La circostanza, comunque, che l’opera in questione ricada in zona sottoposta a vincolo paesaggistico sottintende la sussistenza di un preminente interesse pubblico alla demolizione, giustificativo della misura repressiva (cfr., TAR Toscana, III, 6 aprile 2010 n. 929).

Pertanto, il chiaro riferimento al predetto vincolo, espresso nell’atto impugnato, dà dimostrazione della sussistenza di un interesse pubblico al ripristino dell’originario stato dei luoghi, rispetto al quale l’interesse del privato è necessariamente recessivo, anche in caso di abusi edilizi risalenti ad epoca remota.

Quanto, poi, alla circostanza che l’opera abusiva oggetto della domanda di condono non arrecherebbe alcun pregiudizio estetico, rimanendo riparata dalla vista diretta del pubblico, è sufficiente evidenziare che la maggiore o minore visibilità dell’opera abusiva non può rilevare ai fini del giudizio di compatibilità con i valori paesaggistici tutelati, in quanto la compatibilità delle opere con le esigenze di tutela ambientale non è un giudizio legato alla maggiore o minore visibilità delle opere stesse, ma al rispetto di determinati criteri e modalità di costruzione, che costituiscono i presupposti per il corretto adeguamento del vincolo paesaggistico (cfr., T.A.R. Valle d’Aosta, sent. n. 103 del 23.05.2003; nello stesso senso T.A.R. Umbria, sent. n. 218 del 24.03.1998).

Inoltre, per quanto riguarda l’omessa affissione dei provvedimenti impugnati "all’Albo Pretorio con la specificazione del titolare e della località interessata", la doglianza non ha pregio, tenuto conto che le modalità di pubblicazione non rilevano ai fini della legittimità o meno degli atti amministrativi, ma tutt’al più ai fini della tempestività dell’impugnazione degli stessi.

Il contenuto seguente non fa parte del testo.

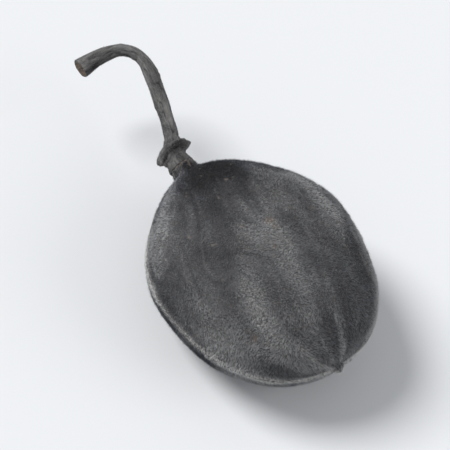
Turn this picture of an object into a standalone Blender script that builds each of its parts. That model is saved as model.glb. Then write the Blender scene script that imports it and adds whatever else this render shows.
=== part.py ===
"""A velvet tamarind: one dry fruit on its own stalk, as picked, lying on its flatter side.

Metres, +Z up. The origin is the centre of the small flat spot that the fruit rests on.
+Y runs from the pod towards the stalk, and the stalk's hooked end turns towards -X.
"""

import math
import random

import bmesh
import bpy
from mathutils import Matrix, Vector

MM = 0.001

# Pod: its half sizes from its centre. One margin is a little fuller than the other.
HALF_LENGTH_STALK_END = 8.5 * MM
HALF_LENGTH_BEAK_END = 9.0 * MM
HALF_WIDTH_FULL_MARGIN = 8.0 * MM
HALF_WIDTH_STRAIGHT_MARGIN = 7.8 * MM
HALF_THICKNESS = 5.5 * MM
FULLNESS = 2.12

# Shoulder: the pod draws out into a blunt cone towards the stalk.
SHOULDER_RISE = 0.65 * MM
SHOULDER_SPREAD = math.radians(20.0)

# Seam: a low rib all round the margin, with a faint trough on each side of it.
SEAM_HEIGHT = 0.15 * MM
SEAM_HALF_WIDTH = 0.42 * MM
SEAM_TROUGH_DEPTH = 0.25
SEAM_TROUGH_PLACE = 2.3
SEAM_FADE = math.radians(20.0)

# Dents where the dry shell has sunk: the way they lie from the centre, depth, spread.
DENTS = (
    ((0.18, -0.10, 1.0), 0.42 * MM, math.radians(34.0)),
    ((-0.62, 0.30, 0.62), 0.24 * MM, math.radians(17.0)),
    ((0.55, -0.55, 0.50), 0.20 * MM, math.radians(15.0)),
    ((0.66, 0.48, -0.46), 0.22 * MM, math.radians(18.0)),
    ((-0.50, -0.62, -0.50), 0.22 * MM, math.radians(17.0)),
    ((0.62, 0.78, 0.0), 0.45 * MM, math.radians(24.0)),
)

# Lumps: long, low waves that keep the shell from being a true oval.
LUMP_WAVES = 5
LUMP_HEIGHT = 0.055 * MM
LUMP_FINENESS = 2.6
LUMP_SEED = 1

# Mesh of the pod: rings round Y that are closer near the neck, longitudes closer at the seam.
POD_SEGMENTS = 64
POD_RINGS = 42
RING_CROWDING = 1.12
SEAM_CROWDING = 0.50

# Neck: a short stump with a pit for the stalk's peg, as (radius, height above its base ring).
PEG_RADIUS = 0.42 * MM
PEG_LENGTH = 1.15 * MM
CLEARANCE = 0.25 * MM
PIT_RADIUS = PEG_RADIUS + CLEARANCE
PIT_DEPTH = PEG_LENGTH + 0.15 * MM
NECK_ANGLE = math.radians(9.5)
NECK_HEIGHT = 1.12 * MM
NECK_RADIUS = 1.00 * MM
NECK_PROFILE = (
    (NECK_RADIUS + 0.26 * MM, 0.12 * MM),
    (NECK_RADIUS + 0.09 * MM, 0.32 * MM),
    (NECK_RADIUS, 0.60 * MM),
    (NECK_RADIUS - 0.02 * MM, NECK_HEIGHT - 0.14 * MM),
    (NECK_RADIUS - 0.10 * MM, NECK_HEIGHT),
    (PIT_RADIUS + 0.10 * MM, NECK_HEIGHT),
    (PIT_RADIUS, NECK_HEIGHT - 0.10 * MM),
    (PIT_RADIUS, NECK_HEIGHT - 0.5 * PIT_DEPTH),
    (PIT_RADIUS, NECK_HEIGHT - PIT_DEPTH),
)

# Beak: the stub that the flower's style left at the far end.
BEAK_ANGLE = math.radians(4.6)
BEAK_PROFILE = (
    (0.50 * MM, 0.12 * MM),
    (0.38 * MM, 0.34 * MM),
    (0.27 * MM, 0.50 * MM),
    (0.14 * MM, 0.56 * MM),
)

# Rest spot: the underside is flat this far above where its lowest point would be.
REST_FLAT_DEPTH = 0.12 * MM
REST_SNAP = 0.03 * MM

# Stalk: its middle line from the foot, in millimetres, as (x, y, z).
STALK_ROUTE_MM = (
    (0.00, 0.00, 0.00),
    (0.08, 0.90, 0.02),
    (0.80, 2.30, 0.18),
    (1.30, 3.80, 0.48),
    (1.70, 5.40, 0.92),
    (2.02, 7.00, 1.36),
    (2.08, 8.25, 1.64),
    (1.72, 9.25, 1.78),
    (0.90, 9.88, 1.80),
    (-0.20, 10.10, 1.70),
    (-1.35, 10.12, 1.52),
    (-2.45, 10.05, 1.30),
)
ROUTE_STEPS = 40
STALK_SIDES = 20
STALK_STEP = 0.28 * MM
STALK_RADIUS = 0.56 * MM
STALK_WAVER = ((0.04, 0.90 * MM), (0.03, 0.37 * MM))

# Waist: the stem is thinner where it bends over.
WAIST_SHARE = 0.17
WAIST_PLACE = 9.8 * MM
WAIST_REACH = 1.5 * MM

# Tip: a little swollen, and broken off square with a sunken middle.
TIP_RADIUS = 0.76 * MM
TIP_LENGTH = 1.50 * MM
TIP_EDGE = 0.10 * MM

# Foot and slanted collar of the stalk, as (radius, distance along the stalk from its foot).
COLLAR_PROFILE = (
    (PEG_RADIUS, 0.00 * MM),
    (0.80 * MM, 0.02 * MM),
    (0.90 * MM, 0.12 * MM),
    (0.88 * MM, 0.55 * MM),
    (0.98 * MM, 0.90 * MM),
    (1.22 * MM, 1.16 * MM),
    (1.30 * MM, 1.30 * MM),
    (1.27 * MM, 1.44 * MM),
    (1.06 * MM, 1.54 * MM),
    (0.82 * MM, 1.66 * MM),
    (0.70 * MM, 1.90 * MM),
    (0.63 * MM, 2.20 * MM),
)
COLLAR_CENTRE = 1.32 * MM
COLLAR_REACH = 0.85 * MM
COLLAR_SLANT = 0.42
SEPAL_SCARS = 5
SCAR_LOBE = 0.07
SCAR_REACH = 0.35 * MM

# Finishes: black velvet on the shell, dark grey-brown bark on the stalk.
POD_COLOUR = (0.030, 0.029, 0.030, 1.0)
POD_ROUGHNESS = 0.85
STALK_COLOUR = (0.036, 0.030, 0.026, 1.0)
STALK_ROUGHNESS = 0.75


def remove_all_objects():
    for old in list(bpy.data.objects):
        bpy.data.objects.remove(old, do_unlink=True)


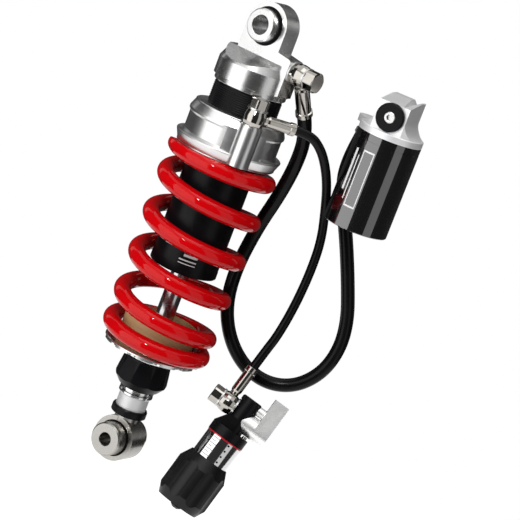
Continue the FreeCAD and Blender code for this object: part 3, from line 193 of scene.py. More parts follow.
# ---------------------------------------------------------------- node groups
def sockets(group, inputs, outputs):
    """Named sockets of a node group, with the defaults of its inputs."""
    for label, kind, value in inputs:
        socket = group.interface.new_socket(name=label, in_out="INPUT", socket_type=kind)
        if value is not None:
            socket.default_value = value
    for label in outputs:
        group.interface.new_socket(name=label, in_out="OUTPUT", socket_type="NodeSocketFloat")


def started(name, inputs, outputs):
    """A new shader group with its input and output nodes."""
    group = bpy.data.node_groups.new(name, "ShaderNodeTree")
    sockets(group, inputs, outputs)
    return group, group.nodes.new("NodeGroupInput"), group.nodes.new("NodeGroupOutput")


def lathe_group():
    """Fine rings that a lathe leaves round Z, on turned sides and on faces alike."""
    name = "Lathe marks"
    if name in bpy.data.node_groups:
        return bpy.data.node_groups[name]
    group, given, made = started(
        name, (("Vector", "NodeSocketVector", None), ("Scale", "NodeSocketFloat", 900.0)),
        ("Height", "Tone"))
    link = group.links.new
    parts = group.nodes.new("ShaderNodeSeparateXYZ")
    flat = group.nodes.new("ShaderNodeCombineXYZ")
    reach = group.nodes.new("ShaderNodeVectorMath")
    reach.operation = "LENGTH"
    rings = group.nodes.new("ShaderNodeCombineXYZ")
    link(given.outputs["Vector"], parts.inputs[0])
    link(parts.outputs["X"], flat.inputs["X"])
    link(parts.outputs["Y"], flat.inputs["Y"])
    link(flat.outputs[0], reach.inputs[0])
    link(reach.outputs["Value"], rings.inputs["X"])
    link(parts.outputs["Z"], rings.inputs["Z"])
    fine = group.nodes.new("ShaderNodeTexNoise")
    fine.inputs["Detail"].default_value = 3
    broad = group.nodes.new("ShaderNodeTexNoise")
    broad.inputs["Scale"].default_value = 160
    broad.inputs["Detail"].default_value = 2
    link(rings.outputs[0], fine.inputs["Vector"])
    link(given.outputs["Scale"], fine.inputs["Scale"])
    link(rings.outputs[0], broad.inputs["Vector"])
    link(fine.outputs["Fac"], made.inputs["Height"])
    link(broad.outputs["Fac"], made.inputs["Tone"])
    return group


def grain_group():
    """Even fine grain, as on blasted, coated or moulded surfaces."""
    name = "Fine grain"
    if name in bpy.data.node_groups:
        return bpy.data.node_groups[name]
    group, given, made = started(
        name, (("Vector", "NodeSocketVector", None), ("Scale", "NodeSocketFloat", 1800.0)),
        ("Height", "Tone"))
    link = group.links.new
    fine = group.nodes.new("ShaderNodeTexNoise")
    fine.inputs["Detail"].default_value = 4
    broad = group.nodes.new("ShaderNodeTexNoise")
    broad.inputs["Scale"].default_value = 55
    broad.inputs["Detail"].default_value = 3
    link(given.outputs["Vector"], fine.inputs["Vector"])
    link(given.outputs["Scale"], fine.inputs["Scale"])
    link(given.outputs["Vector"], broad.inputs["Vector"])
    link(fine.outputs["Fac"], made.inputs["Height"])
    link(broad.outputs["Fac"], made.inputs["Tone"])
    return group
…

Ugualmente infondato è, poi, il rilievo che il Sindaco avrebbe dovuto pronunciarsi sul vincolo paesaggistico con autonomo e distino provvedimento.

Dagli artt. 32 della legge n. 47/1985 e 4 della L.R. n. 52/1979 emerge, infatti, chiaramente che, ai fini dell’esame del condono edilizio, deve essere innanzitutto acquisito il parere della Commissione Edilizia Integrata; e, il recepimento di esso da parte del Sindaco comporta (oltre che il definitivo pronunciamento negativo sotto il profilo paesaggistico) anche, necessariamente, il diniego di condono edilizio, poiché il diniego medesimo costituisce conseguenza automatica del parere negativo dal punto di vista paesaggistico.

Pertanto, non sembra rispondere ad alcuna logica l’asserita necessità che le due determinazioni (la seconda necessariamente conseguente alla prima) siano contenute in due atti distinti.

3. Il ricorso, pertanto, va respinto.

4. Quanto alle spese di giudizio, non vi è luogo a pronuncia sulle stesse, stante l’omessa costituzione dell’Amministrazione intimata.
P.Q.M.

Il Tribunale Amministrativo Regionale per la Toscana (Sezione Terza) respinge il ricorso indicato in epigrafe.

Nulla spese.

Ordina che la presente sentenza sia eseguita dall’autorità amministrativa.

Testo non ufficiale. La sola stampa del bollettino ufficiale ha carattere legale.